June 16, 2013

Iran's new president greeted with cautious optimism

Hasan Rowhani is a moderate, not a reformist, and the bar is pretty low for any alternative to Mahmoud Ahmadinejad.

By BRIAN MURPHY The Associated Press

(Continued from page 1)

Hasan Rowhani
click image to enlarge

Hasan Rowhani, Iran’s newly elected president, stands in front of a portrait of the late Ayatollah Khomeini at a shrine outside Tehran on Sunday. Many saw his win as a slap to the ruling clerics, sending a message that they cannot keep the opposition bottled up.

The Associated Press

The U.S. and other world powers, meanwhile, are likely to move quickly to restart nuclear negotiations, which have failed to make any headway after four rounds since last year. This sets up a potential quandary for Iran.

The current nuclear negotiator, Saeed Jalili, finished a distant third in the election and is something of Rowhani's antithesis, insisting that Iran cannot give an inch to its foes. So far, Iran's negotiating position has been that the West must ease sanctions as a first step before anything else can happen.

What the Iranian president can offer is advice and attempt to nudge views in his direction.

Rowhani has been at the negotiating table before as Iran's envoy beginning in 2003, just a year after Tehran's revived nuclear efforts were revealed. Rowhani has been highly critical of Iran's leadership for not showing more nimble tactics and allowing the economic squeeze to become so painful, with inflation now galloping at 30 percent and critical oil exports cut in half.

In some ways, Rowhani's rise may owe a bit to the sanctions and the predictions by Washington that they will embolden dissent. During the street celebrations Saturday, there were many chants about Iran's sinking economy and international isolation peppered among the calls for greater freedoms and political rights.

Rowhani knew where to strike in the campaign, constantly returning to economic woes. "Which family today doesn't have someone who isn't unemployed?" he asked. "If the administration had a plan, couldn't this be solved?"

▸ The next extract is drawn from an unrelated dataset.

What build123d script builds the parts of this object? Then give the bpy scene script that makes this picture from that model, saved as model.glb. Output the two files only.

The pro-reform Etemad daily carried a front page image of the smiling cleric Rowhani flashing a V-for-victory sign: "A salute to Iran and to the sheik of hope."

"Rowhani may face problems like sanctions, inflation and so," said Mirzababa Motaharinejad, a member of the pro-reform Mardomslari party. "But authorities will cooperate with him."

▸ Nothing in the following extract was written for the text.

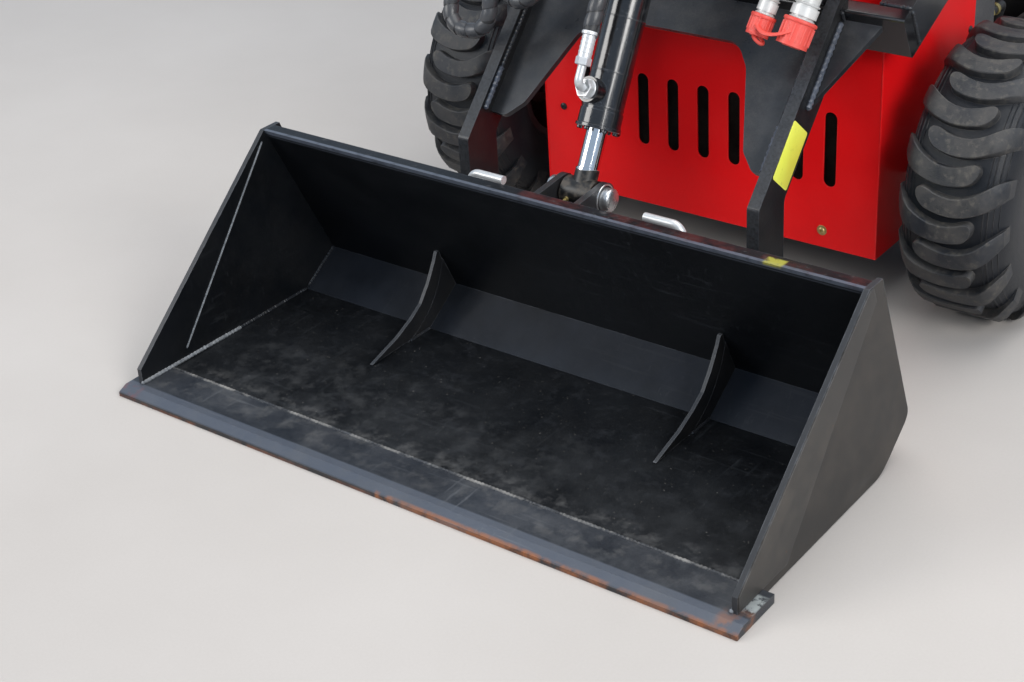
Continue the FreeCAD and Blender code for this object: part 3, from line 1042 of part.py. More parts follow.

Up to a point. Iran has been here before and it didn't end well for reformists.

In 2001, reformist Mohammad Khatami steamrolled into his second term as president. The next four years were a stalemate as hard-liners allied with Khamenei blocked attempts at political reforms in parliament. Authorities gave up some ground on social freedoms -- letting women's head scarves slide back and permitting more Western films and music -- but there also were pinpoint strikes on dissent with arrests and newspaper closures.

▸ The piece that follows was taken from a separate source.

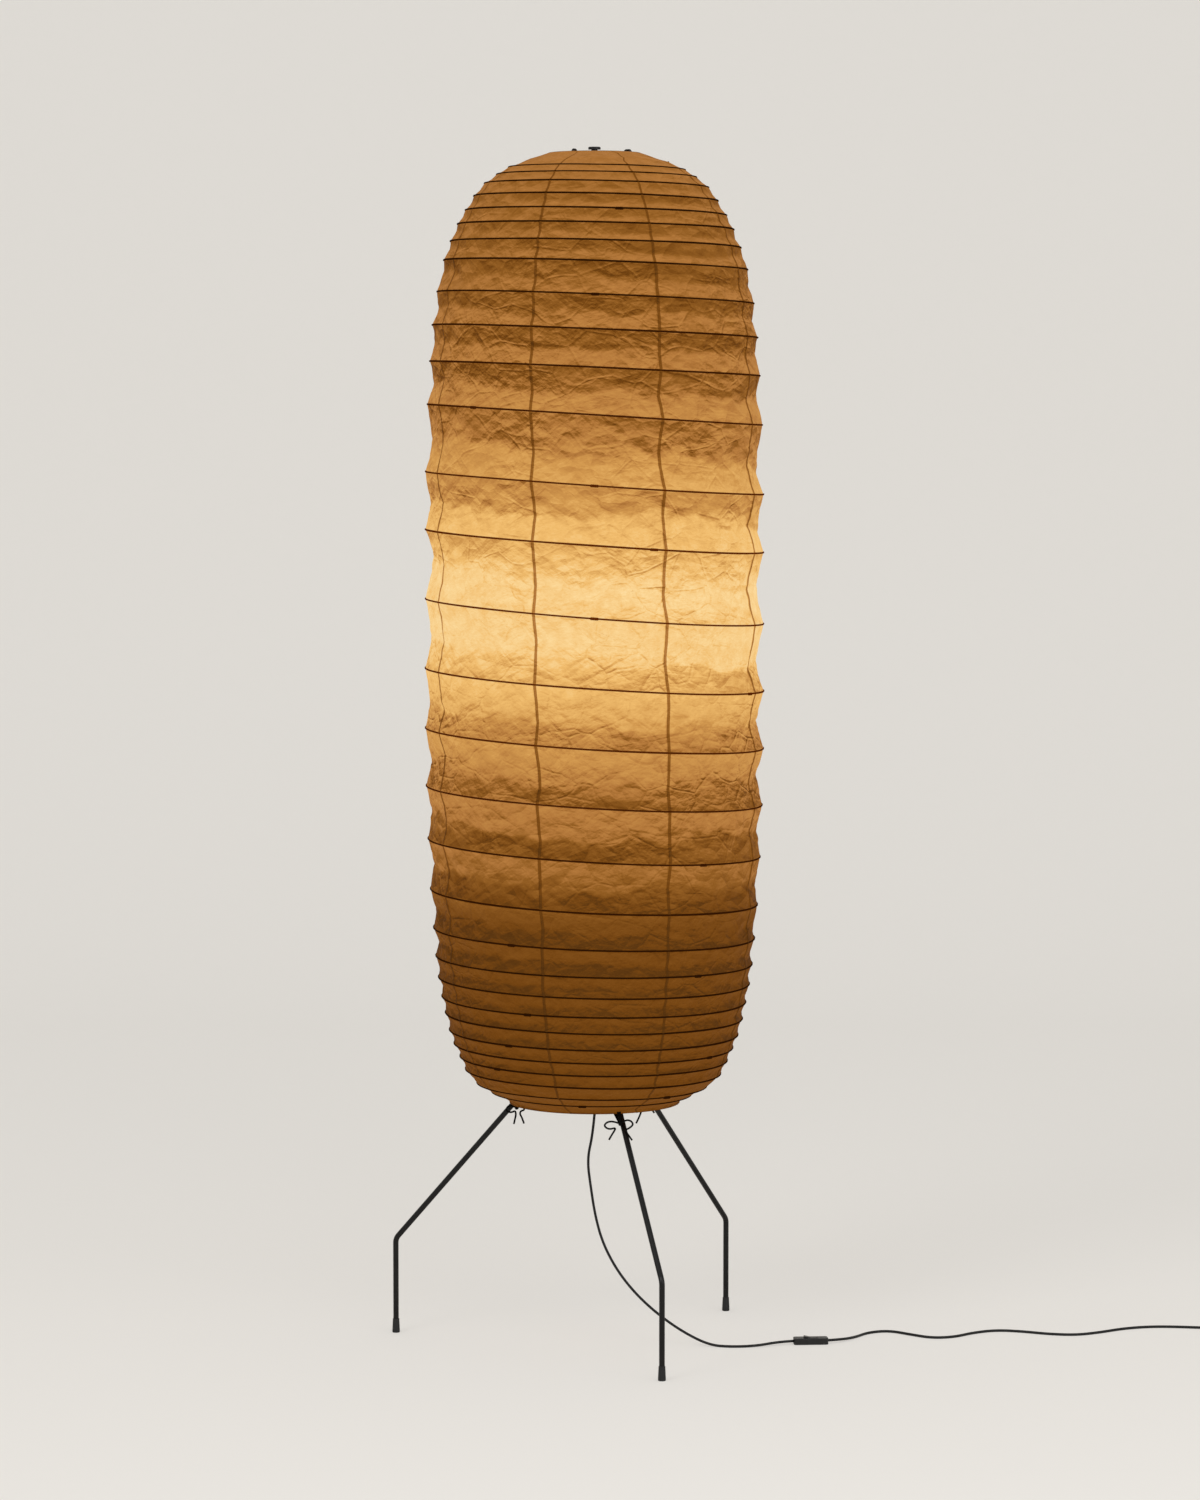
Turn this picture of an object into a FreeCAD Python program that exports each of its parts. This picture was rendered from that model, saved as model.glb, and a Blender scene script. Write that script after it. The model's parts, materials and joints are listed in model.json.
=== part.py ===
import FreeCAD, Part
import Sketcher
import math
import os

# A paper lantern floor lamp: a tall paper shade on one spiral rib, stretched over a
# wire stand with three bent legs. Millimetres, +Z up, +X to the right, -Y the front.
# The origin is on the floor, under the lamp's axis.

V = FreeCAD.Vector
up = V(0, 0, 1)
doc = FreeCAD.newDocument("paper_lantern_floor_lamp")
sheet = doc.addObject("Spreadsheet::Sheet", "sizes")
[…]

Now, the Revolutionary Guard and its nationwide paramilitary force, the Basij, are far stronger and more deeply integrated into every level of society, including monitoring social media.

It's unlikely Rowhani will push too hard anyway. He is moderate in the mold of his political patron, former President Akbar Heshami Rafsanjani, who wages selective battles against the Islamic establishment but manages to stay an insider with a post within the ruling hierarchy. Rowhani's candidacy was something of a consolation prize after the ruling clerics barred Rafsanjani from running. Rafsanjani will now play the role of shadow president, advising from the wings.

A test ahead could be whether Rowhani attempts to win the release of the candidates from the disputed 2009 election, Green Movement leader Mir Hossein Mousavi and former parliament speaker Mahdi Karroubi, who have been under house arrest since early 2011. Chants at his rallies and victory celebrations urged for their freedom.

"There is a lot to be cautious about. Rowhani is part of the system. He has served in some of the highest positions in Iran, including within the military and national security establishment," said Alireza Nader, senior policy analyst at the Rand Corp., a Washington-based think tank that receives U.S. funding. "He is not a reformist. He appears as an alternative candidate when compared to people like former President Mahmoud Ahmadinejad. This is a low bar."